Karp left UrbanBaby after it was sold to CNET in 2006. Using money from the sale of his shares, Karp started his own software consultancy company, Davidville, functioning as a mix of client work and production of Karp's own products and services. Marco Arment joined the company as an engineer after replying to Karp's Craigslist ad. Karp had been interested in microblogging for some time and was waiting for one of the established blogging platforms to introduce their own microblogging platform. After a year of waiting, Karp and Arment began working on their own microblogging platform during a two-week gap between contracts in 2006. Tumblr was launched in February 2007 and within two weeks, the service had gained 75,000 users.

In October 2007, Karp shut down his consultancy business as his work with Tumblr was interfering with his client work.
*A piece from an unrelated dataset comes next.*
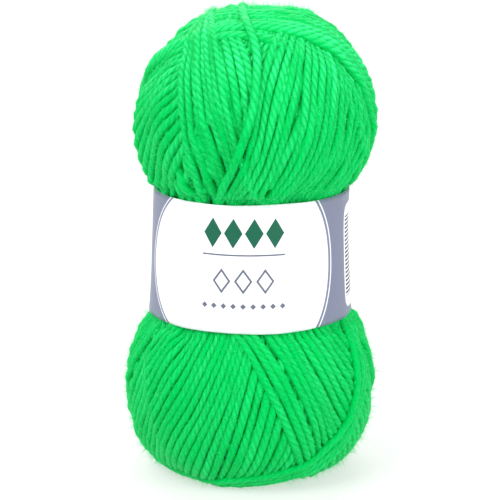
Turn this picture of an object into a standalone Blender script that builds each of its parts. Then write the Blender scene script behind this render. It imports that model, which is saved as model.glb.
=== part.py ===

Davidville was renamed Tumblr, Inc. and 25 percent of the company was sold to a small group of investors.

On May 20, 2013, it was announced that Yahoo! and Tumblr had reached an agreement for Yahoo! to acquire Tumblr for $1.1 billion. As of November 1, 2017, Tumblr hosts over 375.4 million blogs. Karp announced in November 2017 that he would be leaving Tumblr by the end of the year.

Karp has made personal investments into several companies including Superpedestrian, Inc., Sherpaa, Inc., and Splash.

==Personal life ==
Karp joined the Planned Parenthood Board of Directors in 2014. In March 2017, Tumblr and Planned Parenthood launched an initiative calling on the tech industry to support Planned Parenthood.

Karp endorsed Hillary Clinton for president in the lead-up to the 2016 United States election. He also donated $11,200,000 to Mark Kelly in his 2020 special election campaign for U.S. Senate, making him the campaign's top individual donor.